"Olduğun gibi görün göründüğün gibi ol"u bugüne kadar daha çok sanırım felsefi/dilbilimsel anlamıyla ele alma durumunda oldum. Nedeni iletişimi "garantileyen" karşımızdakinin söylediğini kastettiği ve kastettiğini söylediği önkabulüne (Habermas'ın metodolojik anlamda ütopyası!) temel hazırlayışı.
Mevlâna metodolojik bir önkabulle uğraşmıyor. Riyadan, ikiyüzlülükten, takiyyeden, şişinmeden (Kurbağa ile Öküz Hikayesindeki gibi), inanmadığımız şeylerin sözcüsü olmamızdan (çok kimliliğin ahlaki anlamda savunulamayacak hallerinden) kaçınmamız gerekliliğinden dem vuruyor.
Bir başka deyişle: Tevazu içinde, belki bazan öfkemiz içinde, belki bilgimizle ya da cehaletimizle kuşanmış olarak ama değişmeye, dokunulmaya, hitap edilmeye, itiraza kendimizi açık tutarak.
İnsan hep bir proje. Olmaya çalıştığı bir şeyler var, olacağı bir şeyler var ve biz insanı ne olduğu ile değil, ne olacağı ile bir bütünlükte ele alıyoruz.

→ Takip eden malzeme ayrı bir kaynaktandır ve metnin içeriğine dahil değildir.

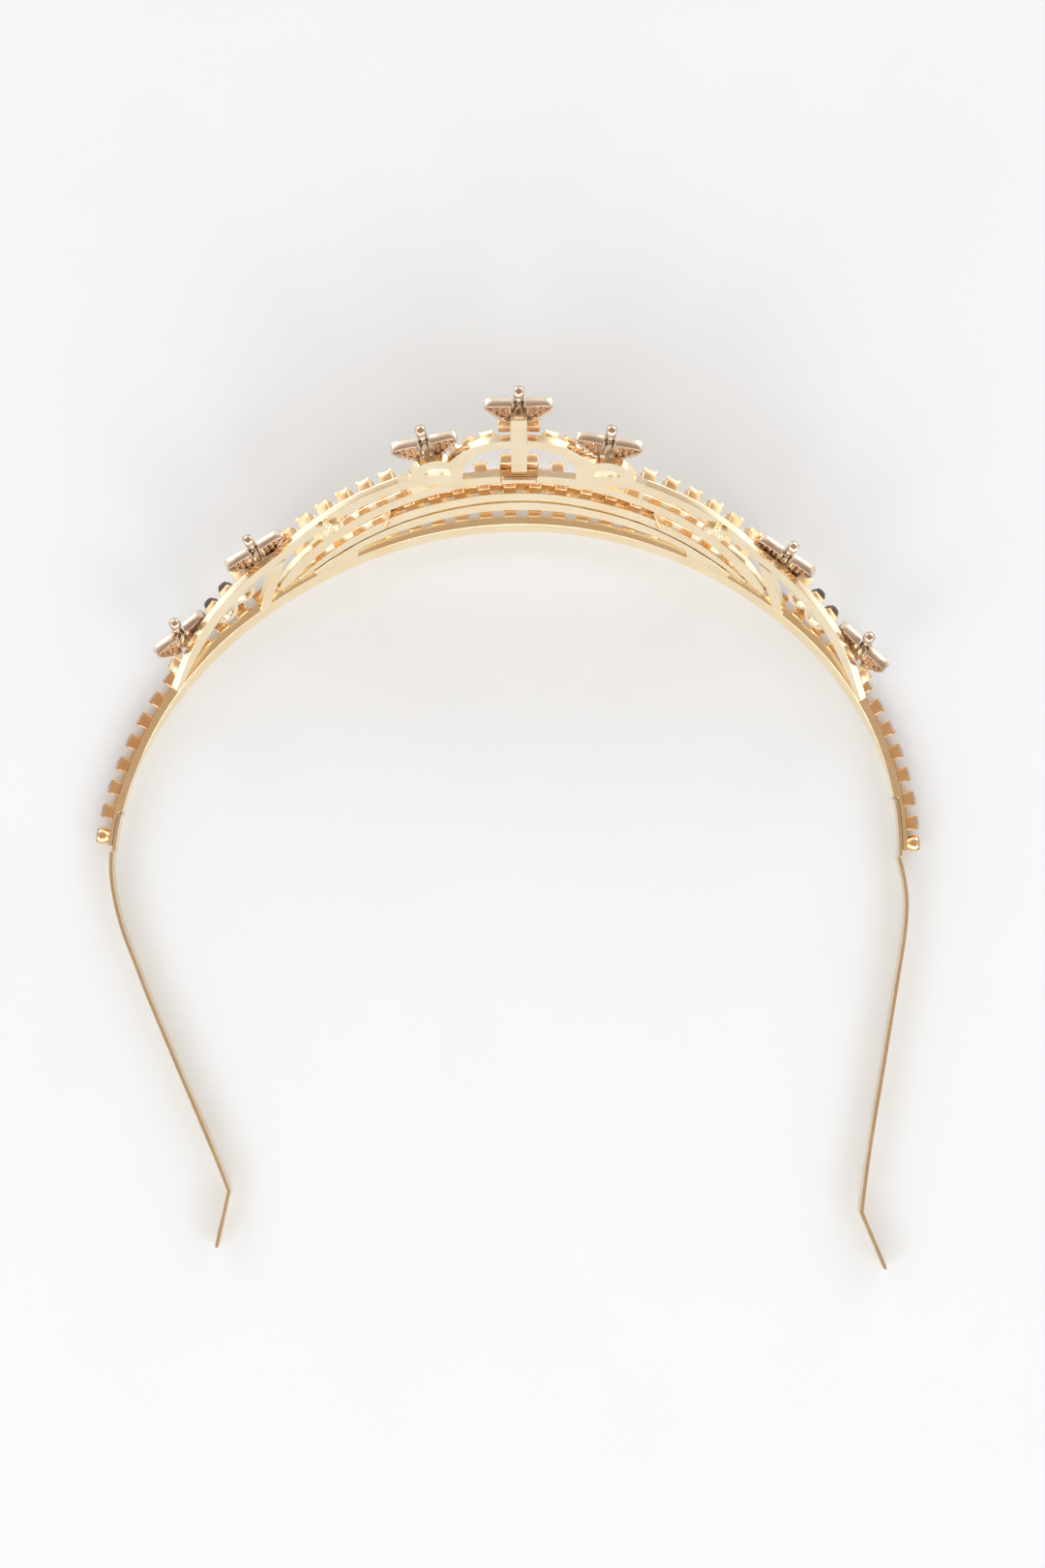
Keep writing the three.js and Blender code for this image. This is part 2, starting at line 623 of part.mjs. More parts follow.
function flatPlate(outline, thick) {
  const shape = new THREE.Shape(outline.map(([x, y]) => new THREE.Vector2(x, y)));
  return new THREE.ExtrudeGeometry(shape, { depth: thick, bevelEnabled: false, steps: 1 });
}

function wingsGeometry() {
  const left = WING.map(([x, y]) => [-x, y]).reverse();
  const solid = toSolid(flatPlate(WING, WING_THICK))
    .add(toSolid(flatPlate(SHIELD, SHIELD_THICK)))
    .add(toSolid(flatPlate(left, WING_THICK)));
  return fromSolid(solid);
}

function bodyGeometry() {
  const rings = BODY.map(([r, y]) => Array.from({ length: BODY_SIDES }, (_, k) => {
    const a = (k / BODY_SIDES) * Math.PI * 2;
    return new THREE.Vector3(r * Math.cos(a), y, BODY_CENTRE + r * Math.sin(a));
  }));
  return sweep(rings);
}

function motifMatrix({ s, v, turn, back = SHEET_THICK + 0.08 }) {
  const { heading } = bandAt(s);
  const lean = leanAt(s);
  const along = new THREE.Vector3(Math.cos(heading), Math.sin(heading), 0);
  const level = new THREE.Vector3(-Math.sin(heading), Math.cos(heading), 0);
  const up = level.clone().multiplyScalar(Math.sin(lean)).setZ(Math.cos(lean));
  const outward = level.clone().multiplyScalar(Math.cos(lean)).setZ(-Math.sin(lean));
  const place = new THREE.Matrix4().makeBasis(along, up, outward);
  place.setPosition(warp(s, v, 0).addScaledVector(outward, back));
  return place.multiply(new THREE.Matrix4().makeRotationZ(rad(turn)));
}

for (const motif of MOTIFS) {
  const place = motifMatrix(motif);
  add(`${motif.name}_wings`, facingOut(wingsGeometry().applyMatrix4(place)), motifGold);
  add(`${motif.name}_body`, facingOut(bodyGeometry().applyMatrix4(place)), motifGold);
}

// ---------- spring legs ----------
const LEG_PATH = {
  left: [
    [-72.6, -12.2], [-72.7, -15.6], [-72.0, -20.6], [-70.5, -26.2], [-68.5, -31.4], [-66.2, -37.4],
    [-63.2, -44.6], [-60.0, -52.2], [-56.6, -60.2], [-53.6, -67.4], [-51.9, -71.9],
  ],
  right: [
    [66.6, -13.2], [67.4, -16.4], [67.9, -20.4], [67.6, -26.0], [66.4, -33.8], [65.0, -42.5],
    [63.6, -51.0], [62.2, -59.2], [61.0, -67.0], [59.9, -75.6],
  ],
};
const LEG_TIP = { left: [-54.1, -82.0], right: [64.2, -85.8] };

function stripRing(x, y, dx, dy, half) {
  const length = Math.hypot(dx, dy);
  const nx = (-dy / length) * half;
  const ny = (dx / length) * half;
  return [
    new THREE.Vector3(x + nx, y + ny, 0),
    new THREE.Vector3(x - nx, y - ny, 0),
    new THREE.Vector3(x - nx, y - ny, LEG_HEIGHT),
    new THREE.Vector3(x + nx, y + ny, LEG_HEIGHT),
  ];
}

// The root is rounded about the line where the strip flexes, so it can swing past the lap.
function legGeometry(path, tip) {
  const curve = new THREE.CatmullRomCurve3(path.map(([x, y]) => new THREE.Vector3(x, y, 0)));
  const half = LEG_THICK / 2;
  const start = curve.getTangent(0);
  const root = path[0];
  const rings = [[-0.95, 0.3], [-0.7, 0.72], [0, 1]].map(([back, wide]) => {
    return stripRing(root[0] + start.x * back * half, root[1] + start.y * back * half,
      start.x, start.y, half * wide);
  });
  const steps = 30;
  for (let i = 1; i < steps; i += 1) {
    const p = curve.getPointAt(i / steps);
    const d = curve.getTangentAt(i / steps);
    rings.push(stripRing(p.x, p.y, d.x, d.y, half));
  }
  const bend = path.at(-1);
  const before = curve.getTangent(1).normalize();
  const after = new THREE.Vector3(tip[0] - bend[0], tip[1] - bend[1], 0).normalize();
  const mitre = before.clone().add(after);
  rings.push(stripRing(bend[0], bend[1], mitre.x, mitre.y, half * 1.05));
  rings.push(stripRing(tip[0] - after.x * 0.5, tip[1] - after.y * 0.5, after.x, after.y, half));
  rings.push(stripRing(tip[0], tip[1], after.x, after.y, half * 0.45));
  return sweep(rings);
}

for (const [side, label] of [[-1, 'left'], [1, 'right']]) {
  const inside = BAND_END[label] - side * (LAP[label] - 0.3);
  const end = BAND_END[label] + side * TAB_TAIL[label];
  const tab = Array.from({ length: 6 }, (_, i) => {
    const s = THREE.MathUtils.lerp(inside, end, i / 5);
    return [[s, 0], [s, LEG_HEIGHT], 0, LAP_THICK];
  });
  add(`leg_root_${label}`, ribbon(tab), stripGold);
  add(`spring_leg_${label}`, legGeometry(LEG_PATH[label], LEG_TIP[label]), stripGold);
}

// ---------- assembly: origin at the middle of the footprint, on the resting plane ----------
const group = new THREE.Group();
group.name = 'bridal_tiara';
const box = new THREE.Box3();
for (const mesh of parts) {
  mesh.geometry.computeBoundingBox();
  box.union(mesh.geometry.boundingBox);
}
const middle = box.getCenter(new THREE.Vector3());
for (const mesh of parts) {
  mesh.geometry.translate(-middle.x, -middle.y, -box.min.z);
  mesh.geometry.computeVertexNormals();
  group.add(mesh);
}

export default group;
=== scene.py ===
# The looks of the bridal tiara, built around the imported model: polished rose gold sheet with softened
# edges, claw cups with faceted stones, winged motifs with pierced backs, and a plain pale studio.
import math

import bmesh
import bpy
import numpy as np
from mathutils import Matrix, Vector
from mathutils.bvhtree import BVHTree


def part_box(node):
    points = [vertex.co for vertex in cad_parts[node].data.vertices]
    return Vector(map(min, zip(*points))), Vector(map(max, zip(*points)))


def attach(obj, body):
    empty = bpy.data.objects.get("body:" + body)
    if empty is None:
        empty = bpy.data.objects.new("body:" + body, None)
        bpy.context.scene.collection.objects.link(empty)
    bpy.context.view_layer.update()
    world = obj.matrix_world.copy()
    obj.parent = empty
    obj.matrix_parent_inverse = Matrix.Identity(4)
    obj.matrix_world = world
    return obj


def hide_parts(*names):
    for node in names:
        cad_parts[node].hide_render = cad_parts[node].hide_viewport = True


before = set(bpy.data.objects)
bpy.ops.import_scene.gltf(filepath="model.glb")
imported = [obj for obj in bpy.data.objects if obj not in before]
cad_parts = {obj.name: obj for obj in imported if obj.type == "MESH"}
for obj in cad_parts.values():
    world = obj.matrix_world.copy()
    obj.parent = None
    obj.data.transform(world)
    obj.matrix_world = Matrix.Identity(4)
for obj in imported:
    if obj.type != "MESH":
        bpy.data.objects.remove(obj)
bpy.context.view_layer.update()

MM = 0.001
FRAME_BODY = "tiara_frame"
UP = Vector((0, 0, 1))
SIDES = ("left", "right")

# ---------- camera: straight down, as far above the resting surface as the photographer's ----------
CAMERA_HEIGHT = 460 * MM
VIEW_HEIGHT = 278.6 * MM          # of the resting surface, seen from edge to edge of the picture
CAMERA_AT = (2.58 * MM, 10.61 * MM)
SENSOR_HEIGHT = 24.0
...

İnsanın kendini ele alışı ile algılanışı farklı. İnsan insana itirazla kişiliğini oturtuyor. Olduğu gibi görünen insana olduğu gibi görünen (buna gayret eden) insanın bakışı Sartre'nin "garson" örneğinden ya da "parkta oturan adamdan" farklı. Şahit olma ile tartışmaya çalıştığım ancak onu aşan bir başka kategori işin içine giriyor: Bizi/beni/onu anlamaya çalışan bakış'ın arkasındaki insan. (Buradaki bakış elbetteki Sartre'deki gibi algısal/perseptüel değil.)
İnsanın yarım oluşu, tamamlanmamış kalışı, sanırım, bir tasarım oluşundan başka anlamlar da taşıyor. Hem zamanı yetersiz, hem de son'u bir tamamlanmışlık değil. İnsanın hayat tasarımını ihmal eden bir bakıştan da bu kabul edilebilir.

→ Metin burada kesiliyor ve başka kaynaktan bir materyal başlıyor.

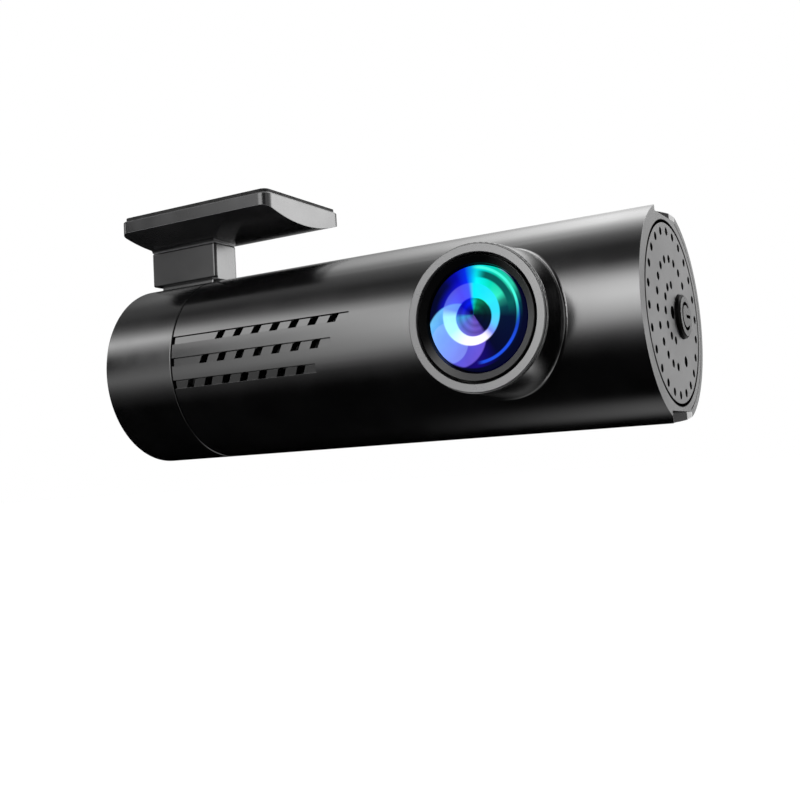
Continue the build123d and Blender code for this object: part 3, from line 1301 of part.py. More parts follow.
with BuildPart() as power_inductors:
    with BuildSketch(front_view(BOARD_FRONT)):
        with Locations(*INDUCTOR_PLACES):
            RectangleRounded(INDUCTOR_SIZE, INDUCTOR_SIZE, INDUCTOR_CORNER)
    extrude(amount=INDUCTOR_T)
power_inductors.part.label = "power_inductors"
export_step(power_inductors.part, "parts/power_inductors.step")

with BuildPart() as supercapacitors:
    with BuildSketch(across(CAP_CELL_X - CAP_CELL_LENGTH / 2)):
        with Locations((CAP_CELL_Y, CAP_CELL_Z), (CAP_CELL_Y, -CAP_CELL_Z)):
            Circle(CAP_CELL_R)
    extrude(amount=CAP_CELL_LENGTH)
    chamfer(supercapacitors.edges().filter_by(GeomType.CIRCLE), length=CAP_CELL_EDGE)
supercapacitors.part.label = "supercapacitors"
export_step(supercapacitors.part, "parts/supercapacitors.step")

with BuildPart() as wifi_module:
    with BuildSketch(front_view(BOARD_BACK + WIFI_T)):
        with Locations(WIFI_PLACE):
            RectangleRounded(*WIFI_SIZE, WIFI_CORNER)
    extrude(amount=WIFI_T)
wifi_module.part.label = "wifi_module"
export_step(wifi_module.part, "parts/wifi_module.step")

with BuildPart() as usb_socket:
    with BuildSketch(level(SOCKET_TOP)):
        with Locations((USB_X, 0)):
            RectangleRounded(*USB_SHELL, USB_SHELL_CORNER)
    extrude(amount=-USB_SHELL_LENGTH)
    with BuildSketch(level(SOCKET_TOP)):
        with Locations((USB_X, 0)):
            RectangleRounded(*USB_OPENING, USB_OPENING_CORNER)
            RectangleRounded(*USB_TONGUE, USB_TONGUE_CORNER, mode=Mode.SUBTRACT)
    extrude(amount=-USB_OPENING_DEPTH, mode=Mode.SUBTRACT)
usb_socket.part.label = "usb_socket"
export_step(usb_socket.part, "parts/usb_socket.step")

CARD_W = 11.0
CARD_H = 15.0
CARD_T = 0.7
CARD_TOP = 14.2
CARD_NOTCH = 1.3  # the card is narrower by this much below its shoulder
CARD_SHOULDER = 6.4  # top of the sloping shoulder, above the card's lower end
SOCKET_HALF = 6.7
SOCKET_T = 1.5
SOCKET_H = 13.6
CARD_SLOT_W = CARD_W + 0.3
CARD_SLOT_T = CARD_T + 0.2
CARD_SLOT_FLOOR = CARD_TOP - CARD_H - 0.1
with BuildPart() as card_socket:
    with BuildSketch(level(SOCKET_TOP)):
        with Locations((CARD_X, CARD_Y)):
            Rectangle(2 * SOCKET_HALF, SOCKET_T)
    extrude(amount=-SOCKET_H)
    with BuildSketch(level(SOCKET_TOP)):
        with Locations((CARD_X, CARD_Y)):
            Rectangle(CARD_SLOT_W, CARD_SLOT_T)
    extrude(amount=CARD_SLOT_FLOOR - SOCKET_TOP, mode=Mode.SUBTRACT)
card_socket.part.label = "card_socket"
export_step(card_socket.part, "parts/card_socket.step")

with BuildPart() as memory_card:
    with BuildSketch(front_view(CARD_Y + CARD_T / 2)):
        with BuildLine():
            Polyline(
                (CARD_X - CARD_W / 2, CARD_TOP),
                (CARD_X + CARD_W / 2, CARD_TOP),
                (CARD_X + CARD_W / 2, CARD_TOP - CARD_H + CARD_SHOULDER),
                (CARD_X + CARD_W / 2 - CARD_NOTCH, CARD_TOP - CARD_H + CARD_SHOULDER - CARD_NOTCH),
                (CARD_X + CARD_W / 2 - CARD_NOTCH, CARD_TOP - CARD_H),
                (CARD_X - CARD_W / 2, CARD_TOP - CARD_H),
                close=True,
            )
        make_face()
    extrude(amount=CARD_T)
memory_card.part.label = "memory_card"
export_step(memory_card.part, "parts/memory_card.step")

# ---------------------------------------------------------------- status lights
LED_PLACES = ((LED_WIRELESS_X, LED_Z), (LED_CAMERA_X, LED_Z))
LED_T = 0.8
LED_SIZE = (1.6, 0.8)
GUIDE_R = 1.4
GUIDE_END = INNER_R - 0.15
with BuildPart() as status_leds:
    with BuildSketch(front_view(BOARD_BACK + LED_T)):
        with Locations(*LED_PLACES):
            Rectangle(*LED_SIZE)
    extrude(amount=LED_T)
status_leds.part.label = "status_leds"
export_step(status_leds.part, "parts/status_leds.step")

with BuildPart() as status_light_guides:
    with BuildSketch(front_view(GUIDE_END)):
        with Locations(*LED_PLACES):
            Circle(GUIDE_R)
    extrude(amount=GUIDE_END - BOARD_BACK - LED_T)
status_light_guides.part.label = "status_light_guides"
export_step(status_light_guides.part, "parts/status_light_guides.step")

# ---------------------------------------------------------------- flexible strips
FLEX_T = 0.15
SENSOR_FLEX_X = 62.0  # where the strip leaves the sensor board
SENSOR_FLEX_LANDING = 57.0  # where it reaches the main board
SENSOR_FLEX_BEND = 0.4
SENSOR_FLEX_LOW = -8.2
SENSOR_FLEX_W = 3.0
END_FLEX_START = 75.0
END_FLEX_END = SWITCH_SEAT - END_BOARD_T
END_FLEX_Z = -4.0
END_FLEX_W = 4.0
with BuildPart() as sensor_flex:
    with BuildSketch(level(SENSOR_FLEX_LOW)):
        with BuildLine():
            Polyline(
                (SENSOR_FLEX_X, -SENSOR_BOARD_BACK),
                (SENSOR_FLEX_X, SENSOR_FLEX_BEND),
                (SENSOR_FLEX_LANDING, SENSOR_FLEX_BEND),
                (SENSOR_FLEX_LANDING, BOARD_FRONT),
                (SENSOR_FLEX_LANDING + FLEX_T, BOARD_FRONT),
                (SENSOR_FLEX_LANDING + FLEX_T, SENSOR_FLEX_BEND + FLEX_T),
                (SENSOR_FLEX_X + FLEX_T, SENSOR_FLEX_BEND + FLEX_T),
                (SENSOR_FLEX_X + FLEX_T, -SENSOR_BOARD_BACK),
                close=True,
            )
        make_face()
    extrude(amount=SENSOR_FLEX_W)
sensor_flex.part.label = "sensor_flex"
export_step(sensor_flex.part, "parts/sensor_flex.step")

with BuildPart() as end_flex:
    with BuildSketch(front_view(BOARD_FRONT)):
        with Locations(((END_FLEX_START + END_FLEX_END) / 2, END_FLEX_Z)):
            Rectangle(END_FLEX_END - END_FLEX_START, END_FLEX_W)
    extrude(amount=FLEX_T)
end_flex.part.label = "end_flex"
export_step(end_flex.part, "parts/end_flex.step")
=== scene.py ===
"""The looks of the cylindrical dash camera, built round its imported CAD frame.

Metres, in the frame of the CAD: the origin is the centre of the windscreen face, +Z up, the tube
lies along X and the lens looks along -Y.
"""
import bpy
import json
from math import cos, radians, sin
from mathutils import Matrix, Vector


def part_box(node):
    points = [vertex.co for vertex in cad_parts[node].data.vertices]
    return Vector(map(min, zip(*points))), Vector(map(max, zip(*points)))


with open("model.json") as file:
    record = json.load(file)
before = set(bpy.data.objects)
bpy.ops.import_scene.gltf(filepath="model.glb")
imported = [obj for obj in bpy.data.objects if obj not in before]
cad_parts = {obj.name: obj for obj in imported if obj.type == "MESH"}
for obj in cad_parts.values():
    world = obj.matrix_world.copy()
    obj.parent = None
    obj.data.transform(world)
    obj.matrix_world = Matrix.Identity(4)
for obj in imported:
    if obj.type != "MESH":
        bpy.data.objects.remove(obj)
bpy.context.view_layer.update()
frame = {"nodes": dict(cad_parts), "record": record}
nodes = frame["nodes"]
MM = 0.001

# ---------------------------------------------------------------- places taken from the frame
housing_low, housing_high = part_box("main_housing")
AXIS_Z = (housing_high.z + housing_low.z) / 2
FLAT_END = housing_high.x
bezel_low, bezel_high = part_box("lens_bezel")
LENS_X = (bezel_low.x + bezel_high.x) / 2
button_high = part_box("power_button")[1]
cap_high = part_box("end_cap")[1]

# ---------------------------------------------------------------- camera
CAMERA_AZIMUTH = radians(29.42)
CAMERA_ELEVATION = radians(-6.46)
CAMERA_ROLL = radians(-3.59)
CAMERA_DISTANCE = 168.4 * MM
CAMERA_LENS = 48.45
CAMERA_SHIFT = (0.0074, -0.0684)
CAMERA_TARGET = Vector((FLAT_END - 44.0 * MM, 0, AXIS_Z + 0.39 * MM))


def make_camera():
    data = bpy.data.cameras.new("camera")
    data.lens = CAMERA_LENS
    data.shift_x, data.shift_y = CAMERA_SHIFT
    data.clip_start = 0.005
    data.clip_end = 20
    camera = bpy.data.objects.new("camera", data)
    bpy.context.scene.collection.objects.link(camera)
    back = Vector(
        (
            sin(CAMERA_AZIMUTH) * cos(CAMERA_ELEVATION),
            -cos(CAMERA_AZIMUTH) * cos(CAMERA_ELEVATION),
            sin(CAMERA_ELEVATION),
        )
    )
    level_right = Vector((0, 0, 1)).cross(back).normalized()
    level_up = back.cross(level_right)
    right = cos(CAMERA_ROLL) * level_right + sin(CAMERA_ROLL) * level_up
    up = -sin(CAMERA_ROLL) * level_right + cos(CAMERA_ROLL) * level_up
    place = CAMERA_TARGET + CAMERA_DISTANCE * back
    camera.matrix_world = Matrix(
        (
            (right.x, up.x, back.x, place.x),
            (right.y, up.y, back.y, place.y),
            (right.z, up.z, back.z, place.z),
            (0, 0, 0, 1),
        )
    )
    bpy.context.scene.camera = camera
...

İnsanı ezen, abluka altına alan sömürgeci bakış, tepeden bakış, tahakküm ve zulümden bakış unutularak "olduğu gibi görünmeme", riya, büyüklenme, kibir yeterince algılanamaz.
İnsanın kendisine yaptığı değil de (iki yüzlülük v.b. ile) insana insanlığa, insani diskura, dile, gerekçelendirmelerimize yaptığı ettiği ile değerlendirirsek olduğu gibi olma sorununun "kurucu" önemini daha yerinde tartışabiliriz sanırım.
"Olduğun gibi görün, göründüğün gibi ol!", bir tamamlanmışlık, aynı noktada inat içermiyor. Akışı doğal gören, akanı ve değişeni de zaten bir ve aynı oluşun akışı olarak görür.
Tanpınarın bahsettiği ve Bergsonda aranan "akan derede yüzen", hep değişen ve aynı kalan insan Mesnevîde tekrarlanır durur.
"Olma", "özdeşlik" bizim geleneğimizde bir sabitlik, durağanlık, kesitte dondurmuşluk sorunu değildir.
Evet, Mevlananın ele aldıkları derin felsefi ve disiplinlerarası sorunlardır, hayatı şekillendirmemize, praksise bağlı olarak ele alınırlar, bilgi çıkarım yapmaktan çok genişletilmek, yeniden düşünülmek için vardır.